The U.N. says numbers spiked after the raid, although officials didn't provide exact figures. The U.N. and local health workers responded by enlisting local clerics to support the vaccinations, which has helped bring the numbers down again, according to health workers in the area.
That tactic hasn't been without difficulties. Usman Khan, an official at the National Research Development Foundation, a Pakistani nongovernment organization, says he tried to draw up a list of prominent clerics in Mardan to get them to issue a decree that vaccinations are allowed under Islam. Instead, the clerics accused him of spying for the U.S.
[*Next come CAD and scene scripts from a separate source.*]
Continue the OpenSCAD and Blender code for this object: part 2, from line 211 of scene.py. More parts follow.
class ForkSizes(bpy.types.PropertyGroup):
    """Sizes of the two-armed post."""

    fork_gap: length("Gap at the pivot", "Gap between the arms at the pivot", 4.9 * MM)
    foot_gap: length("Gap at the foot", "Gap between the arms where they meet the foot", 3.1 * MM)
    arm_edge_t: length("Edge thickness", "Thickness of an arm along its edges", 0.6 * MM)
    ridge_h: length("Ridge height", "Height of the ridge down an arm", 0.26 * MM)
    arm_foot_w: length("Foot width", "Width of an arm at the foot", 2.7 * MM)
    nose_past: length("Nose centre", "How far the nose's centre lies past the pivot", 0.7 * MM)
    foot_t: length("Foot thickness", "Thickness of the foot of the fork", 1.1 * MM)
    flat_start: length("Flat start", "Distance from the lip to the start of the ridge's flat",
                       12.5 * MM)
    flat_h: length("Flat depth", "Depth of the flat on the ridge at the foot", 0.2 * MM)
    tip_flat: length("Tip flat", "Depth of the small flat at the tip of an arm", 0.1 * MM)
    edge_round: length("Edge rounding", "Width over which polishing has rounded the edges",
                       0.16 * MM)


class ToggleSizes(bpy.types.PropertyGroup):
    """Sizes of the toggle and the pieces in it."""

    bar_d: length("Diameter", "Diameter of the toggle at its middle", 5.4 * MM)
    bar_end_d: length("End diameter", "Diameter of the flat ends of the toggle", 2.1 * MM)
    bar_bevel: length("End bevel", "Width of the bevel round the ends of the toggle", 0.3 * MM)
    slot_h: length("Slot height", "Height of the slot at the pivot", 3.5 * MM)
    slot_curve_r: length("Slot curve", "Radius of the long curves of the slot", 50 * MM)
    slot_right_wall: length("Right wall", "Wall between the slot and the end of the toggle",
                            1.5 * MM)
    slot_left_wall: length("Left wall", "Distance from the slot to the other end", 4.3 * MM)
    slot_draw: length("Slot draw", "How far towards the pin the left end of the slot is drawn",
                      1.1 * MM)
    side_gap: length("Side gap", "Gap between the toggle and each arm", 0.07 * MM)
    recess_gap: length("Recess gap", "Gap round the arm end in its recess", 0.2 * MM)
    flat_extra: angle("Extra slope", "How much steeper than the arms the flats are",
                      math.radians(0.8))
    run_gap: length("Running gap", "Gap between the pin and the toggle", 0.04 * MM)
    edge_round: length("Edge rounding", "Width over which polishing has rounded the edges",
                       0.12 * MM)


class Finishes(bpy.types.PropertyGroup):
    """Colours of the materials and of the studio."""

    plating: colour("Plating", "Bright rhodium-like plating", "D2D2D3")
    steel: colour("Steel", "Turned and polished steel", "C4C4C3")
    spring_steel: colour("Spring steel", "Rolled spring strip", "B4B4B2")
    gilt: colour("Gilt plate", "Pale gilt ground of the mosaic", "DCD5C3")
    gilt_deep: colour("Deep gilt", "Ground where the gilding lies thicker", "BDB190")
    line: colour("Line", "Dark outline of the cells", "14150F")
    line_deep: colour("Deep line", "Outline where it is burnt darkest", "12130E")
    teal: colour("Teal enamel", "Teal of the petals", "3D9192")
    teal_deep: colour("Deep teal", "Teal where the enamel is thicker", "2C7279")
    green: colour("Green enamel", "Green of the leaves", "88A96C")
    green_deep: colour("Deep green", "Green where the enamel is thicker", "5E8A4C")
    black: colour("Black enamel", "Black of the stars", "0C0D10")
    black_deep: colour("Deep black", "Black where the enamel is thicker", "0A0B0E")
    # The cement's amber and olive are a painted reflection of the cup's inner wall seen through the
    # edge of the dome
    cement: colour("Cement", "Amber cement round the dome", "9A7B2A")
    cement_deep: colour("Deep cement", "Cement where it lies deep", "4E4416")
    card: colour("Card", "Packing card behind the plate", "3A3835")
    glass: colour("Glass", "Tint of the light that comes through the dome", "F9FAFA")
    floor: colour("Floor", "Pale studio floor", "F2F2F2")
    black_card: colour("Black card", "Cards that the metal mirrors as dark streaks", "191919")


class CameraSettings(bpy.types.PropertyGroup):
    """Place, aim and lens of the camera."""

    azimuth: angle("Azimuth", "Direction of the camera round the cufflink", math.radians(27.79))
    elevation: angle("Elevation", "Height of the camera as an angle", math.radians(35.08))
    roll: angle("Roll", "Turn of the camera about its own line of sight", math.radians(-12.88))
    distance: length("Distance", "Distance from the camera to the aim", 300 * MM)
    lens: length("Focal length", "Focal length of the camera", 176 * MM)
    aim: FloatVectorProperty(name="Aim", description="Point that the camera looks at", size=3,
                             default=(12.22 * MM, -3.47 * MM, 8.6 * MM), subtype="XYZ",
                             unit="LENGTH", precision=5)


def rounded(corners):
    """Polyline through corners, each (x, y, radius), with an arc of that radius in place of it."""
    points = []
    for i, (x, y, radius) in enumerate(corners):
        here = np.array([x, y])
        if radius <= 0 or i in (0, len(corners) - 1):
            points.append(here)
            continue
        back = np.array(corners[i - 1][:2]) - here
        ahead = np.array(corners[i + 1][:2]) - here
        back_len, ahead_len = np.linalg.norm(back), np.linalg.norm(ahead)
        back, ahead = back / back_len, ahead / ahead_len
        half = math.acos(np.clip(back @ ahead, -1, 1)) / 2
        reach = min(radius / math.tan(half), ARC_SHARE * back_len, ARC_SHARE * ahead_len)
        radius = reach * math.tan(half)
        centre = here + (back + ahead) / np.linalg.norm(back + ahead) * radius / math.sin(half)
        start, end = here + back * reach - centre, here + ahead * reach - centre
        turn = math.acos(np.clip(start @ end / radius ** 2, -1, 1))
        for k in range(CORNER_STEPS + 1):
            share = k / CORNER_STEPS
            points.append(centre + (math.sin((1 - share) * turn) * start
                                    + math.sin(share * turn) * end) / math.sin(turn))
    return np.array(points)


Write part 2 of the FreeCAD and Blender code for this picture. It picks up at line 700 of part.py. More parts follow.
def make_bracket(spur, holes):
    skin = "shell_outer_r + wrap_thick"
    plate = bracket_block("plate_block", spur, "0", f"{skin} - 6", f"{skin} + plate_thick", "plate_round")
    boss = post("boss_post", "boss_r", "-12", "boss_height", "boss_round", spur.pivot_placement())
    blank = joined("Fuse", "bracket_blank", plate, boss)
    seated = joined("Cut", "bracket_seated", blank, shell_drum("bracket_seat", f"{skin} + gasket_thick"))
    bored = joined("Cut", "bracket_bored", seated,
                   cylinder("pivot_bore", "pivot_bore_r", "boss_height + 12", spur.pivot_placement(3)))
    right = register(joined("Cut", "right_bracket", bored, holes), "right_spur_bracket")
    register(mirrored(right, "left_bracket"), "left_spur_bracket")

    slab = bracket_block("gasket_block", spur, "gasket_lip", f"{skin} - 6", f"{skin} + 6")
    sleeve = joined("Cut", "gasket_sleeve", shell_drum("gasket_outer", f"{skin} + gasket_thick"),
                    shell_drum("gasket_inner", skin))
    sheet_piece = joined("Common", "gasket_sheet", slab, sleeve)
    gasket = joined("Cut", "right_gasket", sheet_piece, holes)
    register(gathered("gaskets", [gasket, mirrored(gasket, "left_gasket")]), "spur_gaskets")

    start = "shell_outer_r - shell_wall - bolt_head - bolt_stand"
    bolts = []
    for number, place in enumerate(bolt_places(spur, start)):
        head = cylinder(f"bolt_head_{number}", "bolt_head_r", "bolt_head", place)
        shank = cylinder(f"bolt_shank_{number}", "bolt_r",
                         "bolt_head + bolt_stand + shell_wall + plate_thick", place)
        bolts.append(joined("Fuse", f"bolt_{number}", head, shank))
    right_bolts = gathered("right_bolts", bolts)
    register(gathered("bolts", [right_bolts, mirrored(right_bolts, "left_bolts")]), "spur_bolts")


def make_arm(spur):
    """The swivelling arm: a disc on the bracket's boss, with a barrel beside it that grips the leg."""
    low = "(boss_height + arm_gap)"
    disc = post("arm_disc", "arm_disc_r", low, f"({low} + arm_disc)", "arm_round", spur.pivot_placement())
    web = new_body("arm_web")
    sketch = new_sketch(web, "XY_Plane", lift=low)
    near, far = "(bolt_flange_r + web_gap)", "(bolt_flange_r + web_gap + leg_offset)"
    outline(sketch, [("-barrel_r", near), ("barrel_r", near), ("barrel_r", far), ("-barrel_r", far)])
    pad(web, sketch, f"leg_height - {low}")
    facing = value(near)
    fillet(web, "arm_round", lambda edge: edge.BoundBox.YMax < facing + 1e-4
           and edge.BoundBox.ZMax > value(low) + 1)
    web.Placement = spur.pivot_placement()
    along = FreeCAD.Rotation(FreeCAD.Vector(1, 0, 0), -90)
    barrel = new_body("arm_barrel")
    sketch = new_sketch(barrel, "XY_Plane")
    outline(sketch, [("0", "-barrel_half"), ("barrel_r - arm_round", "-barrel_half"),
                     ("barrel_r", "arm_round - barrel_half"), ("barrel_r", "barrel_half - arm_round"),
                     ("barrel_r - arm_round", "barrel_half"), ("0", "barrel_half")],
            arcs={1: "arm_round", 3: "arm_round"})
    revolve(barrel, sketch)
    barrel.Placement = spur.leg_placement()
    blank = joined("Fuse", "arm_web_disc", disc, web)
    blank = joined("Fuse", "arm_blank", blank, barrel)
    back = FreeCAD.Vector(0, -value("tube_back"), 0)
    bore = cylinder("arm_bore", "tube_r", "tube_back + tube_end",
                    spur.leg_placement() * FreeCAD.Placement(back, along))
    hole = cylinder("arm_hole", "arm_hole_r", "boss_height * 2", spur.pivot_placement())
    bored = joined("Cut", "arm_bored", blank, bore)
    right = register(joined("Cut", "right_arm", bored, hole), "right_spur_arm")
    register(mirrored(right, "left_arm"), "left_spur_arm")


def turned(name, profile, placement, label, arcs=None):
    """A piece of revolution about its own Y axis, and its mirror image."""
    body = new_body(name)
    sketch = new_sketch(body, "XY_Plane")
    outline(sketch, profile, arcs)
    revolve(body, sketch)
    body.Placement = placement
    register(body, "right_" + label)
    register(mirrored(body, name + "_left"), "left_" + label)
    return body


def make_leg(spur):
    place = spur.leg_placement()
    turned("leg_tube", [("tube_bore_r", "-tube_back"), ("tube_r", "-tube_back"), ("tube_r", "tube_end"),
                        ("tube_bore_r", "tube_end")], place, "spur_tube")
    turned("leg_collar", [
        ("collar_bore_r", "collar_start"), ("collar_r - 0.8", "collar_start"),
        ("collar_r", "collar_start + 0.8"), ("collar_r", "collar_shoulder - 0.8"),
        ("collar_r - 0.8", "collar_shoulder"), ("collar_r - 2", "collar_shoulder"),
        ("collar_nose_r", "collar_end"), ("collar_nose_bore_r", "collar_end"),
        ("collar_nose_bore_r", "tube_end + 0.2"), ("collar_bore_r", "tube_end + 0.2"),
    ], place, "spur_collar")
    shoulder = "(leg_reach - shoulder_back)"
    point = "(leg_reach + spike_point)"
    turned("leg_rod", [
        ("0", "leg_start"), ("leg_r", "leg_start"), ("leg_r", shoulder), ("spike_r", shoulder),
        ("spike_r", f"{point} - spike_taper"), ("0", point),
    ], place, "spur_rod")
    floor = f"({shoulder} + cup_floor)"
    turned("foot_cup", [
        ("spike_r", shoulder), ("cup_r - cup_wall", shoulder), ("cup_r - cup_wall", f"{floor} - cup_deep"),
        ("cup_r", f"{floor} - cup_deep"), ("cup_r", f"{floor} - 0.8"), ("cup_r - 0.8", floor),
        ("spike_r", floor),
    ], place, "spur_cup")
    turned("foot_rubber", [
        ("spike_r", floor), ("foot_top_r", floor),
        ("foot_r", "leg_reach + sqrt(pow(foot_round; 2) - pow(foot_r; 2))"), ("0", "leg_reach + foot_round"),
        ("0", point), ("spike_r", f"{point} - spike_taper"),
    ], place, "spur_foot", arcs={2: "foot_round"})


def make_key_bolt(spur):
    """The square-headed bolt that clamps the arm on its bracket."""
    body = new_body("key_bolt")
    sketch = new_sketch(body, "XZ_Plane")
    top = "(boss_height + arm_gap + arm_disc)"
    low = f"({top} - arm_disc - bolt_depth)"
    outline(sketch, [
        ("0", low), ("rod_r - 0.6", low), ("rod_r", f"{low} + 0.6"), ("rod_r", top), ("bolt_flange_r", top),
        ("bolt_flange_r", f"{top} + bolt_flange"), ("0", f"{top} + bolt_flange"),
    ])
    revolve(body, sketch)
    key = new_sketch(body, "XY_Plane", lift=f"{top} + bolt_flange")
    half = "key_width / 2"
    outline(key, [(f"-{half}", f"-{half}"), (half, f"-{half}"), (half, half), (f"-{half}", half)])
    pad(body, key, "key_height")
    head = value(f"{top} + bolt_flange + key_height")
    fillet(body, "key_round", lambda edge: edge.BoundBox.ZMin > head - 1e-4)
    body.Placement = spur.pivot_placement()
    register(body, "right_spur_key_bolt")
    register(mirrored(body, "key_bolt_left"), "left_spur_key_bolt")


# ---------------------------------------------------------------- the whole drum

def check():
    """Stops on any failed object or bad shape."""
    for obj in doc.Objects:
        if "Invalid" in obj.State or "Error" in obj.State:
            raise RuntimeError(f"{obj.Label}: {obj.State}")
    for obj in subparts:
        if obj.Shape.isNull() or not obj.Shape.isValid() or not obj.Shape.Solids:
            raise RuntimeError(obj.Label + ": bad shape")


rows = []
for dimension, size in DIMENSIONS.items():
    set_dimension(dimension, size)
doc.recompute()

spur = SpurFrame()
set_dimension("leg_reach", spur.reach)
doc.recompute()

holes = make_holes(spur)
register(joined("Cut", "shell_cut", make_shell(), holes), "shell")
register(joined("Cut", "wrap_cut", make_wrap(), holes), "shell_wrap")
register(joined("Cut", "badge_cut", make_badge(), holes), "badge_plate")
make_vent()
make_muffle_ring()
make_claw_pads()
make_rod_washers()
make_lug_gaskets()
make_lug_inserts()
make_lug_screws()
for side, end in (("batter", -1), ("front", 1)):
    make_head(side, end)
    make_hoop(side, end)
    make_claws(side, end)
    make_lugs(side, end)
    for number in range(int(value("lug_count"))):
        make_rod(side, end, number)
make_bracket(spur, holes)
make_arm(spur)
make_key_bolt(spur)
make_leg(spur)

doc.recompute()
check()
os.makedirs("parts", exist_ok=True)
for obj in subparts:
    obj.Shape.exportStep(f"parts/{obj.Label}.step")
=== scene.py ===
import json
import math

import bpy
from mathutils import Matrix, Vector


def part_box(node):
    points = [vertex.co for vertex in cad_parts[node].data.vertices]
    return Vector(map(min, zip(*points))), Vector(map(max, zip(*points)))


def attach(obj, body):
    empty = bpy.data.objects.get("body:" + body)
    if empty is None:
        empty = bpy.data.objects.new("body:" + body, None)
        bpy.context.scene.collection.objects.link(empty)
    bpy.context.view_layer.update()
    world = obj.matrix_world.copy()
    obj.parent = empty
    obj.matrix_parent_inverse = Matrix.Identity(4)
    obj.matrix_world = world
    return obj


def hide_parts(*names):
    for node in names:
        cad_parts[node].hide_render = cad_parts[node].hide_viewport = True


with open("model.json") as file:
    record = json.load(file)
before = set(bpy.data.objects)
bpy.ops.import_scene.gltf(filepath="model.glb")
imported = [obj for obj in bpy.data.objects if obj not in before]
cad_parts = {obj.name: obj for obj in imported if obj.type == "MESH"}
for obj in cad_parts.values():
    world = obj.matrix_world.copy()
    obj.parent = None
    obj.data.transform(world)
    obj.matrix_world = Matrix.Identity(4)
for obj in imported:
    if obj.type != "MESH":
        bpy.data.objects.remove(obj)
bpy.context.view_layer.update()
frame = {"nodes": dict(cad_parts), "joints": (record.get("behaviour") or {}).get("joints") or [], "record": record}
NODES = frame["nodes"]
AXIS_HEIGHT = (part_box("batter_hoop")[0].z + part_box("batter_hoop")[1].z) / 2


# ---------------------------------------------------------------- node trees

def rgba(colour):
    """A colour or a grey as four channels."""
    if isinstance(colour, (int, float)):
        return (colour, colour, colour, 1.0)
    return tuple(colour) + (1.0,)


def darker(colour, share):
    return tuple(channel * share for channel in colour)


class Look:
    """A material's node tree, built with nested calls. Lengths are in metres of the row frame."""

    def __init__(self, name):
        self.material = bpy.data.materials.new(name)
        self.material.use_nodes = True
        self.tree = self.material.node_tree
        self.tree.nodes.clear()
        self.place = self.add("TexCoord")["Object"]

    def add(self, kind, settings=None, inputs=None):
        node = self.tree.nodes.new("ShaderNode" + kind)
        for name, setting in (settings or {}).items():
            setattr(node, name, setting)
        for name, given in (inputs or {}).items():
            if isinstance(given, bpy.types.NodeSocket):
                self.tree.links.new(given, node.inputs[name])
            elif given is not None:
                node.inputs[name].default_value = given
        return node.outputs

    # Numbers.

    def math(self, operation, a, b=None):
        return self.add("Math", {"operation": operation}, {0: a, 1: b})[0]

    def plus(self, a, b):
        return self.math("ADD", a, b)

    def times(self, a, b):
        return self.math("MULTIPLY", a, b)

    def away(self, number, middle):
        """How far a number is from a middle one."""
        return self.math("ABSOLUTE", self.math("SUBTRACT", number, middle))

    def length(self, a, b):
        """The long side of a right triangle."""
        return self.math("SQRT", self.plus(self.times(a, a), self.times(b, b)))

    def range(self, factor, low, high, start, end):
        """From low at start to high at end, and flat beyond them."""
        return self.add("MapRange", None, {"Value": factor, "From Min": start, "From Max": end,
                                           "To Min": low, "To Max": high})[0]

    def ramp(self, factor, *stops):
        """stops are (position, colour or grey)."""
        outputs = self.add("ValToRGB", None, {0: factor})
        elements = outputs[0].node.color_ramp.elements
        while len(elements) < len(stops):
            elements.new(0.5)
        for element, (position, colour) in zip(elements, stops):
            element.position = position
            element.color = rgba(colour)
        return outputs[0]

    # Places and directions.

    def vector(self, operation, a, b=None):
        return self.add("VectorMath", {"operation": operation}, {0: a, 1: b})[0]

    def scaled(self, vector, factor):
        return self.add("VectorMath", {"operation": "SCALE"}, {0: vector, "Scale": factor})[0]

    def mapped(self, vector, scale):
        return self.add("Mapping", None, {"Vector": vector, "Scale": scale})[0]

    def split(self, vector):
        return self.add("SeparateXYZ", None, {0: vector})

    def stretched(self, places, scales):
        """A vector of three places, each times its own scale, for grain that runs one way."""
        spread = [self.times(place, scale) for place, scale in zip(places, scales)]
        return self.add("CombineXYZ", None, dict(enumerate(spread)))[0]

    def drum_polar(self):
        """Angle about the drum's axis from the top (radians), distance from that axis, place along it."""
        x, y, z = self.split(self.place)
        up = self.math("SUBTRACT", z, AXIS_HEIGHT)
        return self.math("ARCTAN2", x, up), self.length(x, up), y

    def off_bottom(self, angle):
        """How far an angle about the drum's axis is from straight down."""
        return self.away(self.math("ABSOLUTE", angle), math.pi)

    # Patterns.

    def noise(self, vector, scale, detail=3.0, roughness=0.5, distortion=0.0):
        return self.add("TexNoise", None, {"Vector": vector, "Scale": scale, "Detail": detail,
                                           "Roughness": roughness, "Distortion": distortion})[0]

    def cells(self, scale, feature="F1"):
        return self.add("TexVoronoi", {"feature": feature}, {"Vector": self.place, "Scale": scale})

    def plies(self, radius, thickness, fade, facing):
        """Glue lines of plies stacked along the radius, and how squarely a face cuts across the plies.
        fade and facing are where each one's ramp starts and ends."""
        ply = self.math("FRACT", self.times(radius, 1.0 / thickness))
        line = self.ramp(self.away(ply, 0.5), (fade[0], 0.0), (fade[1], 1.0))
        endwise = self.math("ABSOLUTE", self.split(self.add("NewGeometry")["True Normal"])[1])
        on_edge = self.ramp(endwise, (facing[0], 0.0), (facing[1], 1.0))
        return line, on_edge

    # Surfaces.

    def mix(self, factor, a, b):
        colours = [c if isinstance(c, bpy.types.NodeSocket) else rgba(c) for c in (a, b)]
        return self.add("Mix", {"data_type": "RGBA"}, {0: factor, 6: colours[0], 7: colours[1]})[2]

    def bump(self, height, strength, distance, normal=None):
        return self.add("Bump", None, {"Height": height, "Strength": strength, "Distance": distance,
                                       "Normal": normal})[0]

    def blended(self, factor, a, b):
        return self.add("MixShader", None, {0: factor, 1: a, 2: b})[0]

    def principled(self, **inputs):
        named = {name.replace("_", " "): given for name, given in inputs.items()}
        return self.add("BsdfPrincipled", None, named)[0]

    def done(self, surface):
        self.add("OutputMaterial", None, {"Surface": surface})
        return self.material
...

"The fake vaccination campaign used to locate Osama bin Laden has given fodder to already antagonistic clerics in conservative areas to dub us as U.S agents and raise doubts among people about the use of vaccine. It has been a tough battle against illiteracy, misconceptions, and poverty," he said.
Bushra Bibi, a young, veiled female health worker, says many families in the area have refused vaccines because of Mr. Ahmed's influence. "But we continue our awareness campaign among women," she says. "At times we show them pictures of kids crippled by polio."
She told of an instance when several women secretly got their children immunized. "They said to quickly give children the drops while their husbands and brothers were out but pleaded us not to mark either their houses or their children so the males don't get to know."
In some cases, Taliban militant commanders have kept health workers away from villages, angering some locals.
Ghulam Rasool, a laborer from Khyber, found out in March that his 18-month-old son had polio after militants had warned off health workers.
"I know my child's future has been ruined, but I won't let it happen to my other kids," he says. "Now I have brought eight children of my extended family to Peshawar to get them vaccinated despite threats."
Senior Pakistani health officials condemn Mr. Afridi's role as unethical.
"Everybody in the medical profession resented his deceptive role. Defeating polio in Pakistan is challenging anyway, and this created negative associations," says Janbaz Afridi, deputy director at Khyber-Pakhtunkhwa's provincial health department in Peshawar.
Pakistan is one of the last significant polio reservoirs in the world, imperiling global eradication efforts, Unicef warns.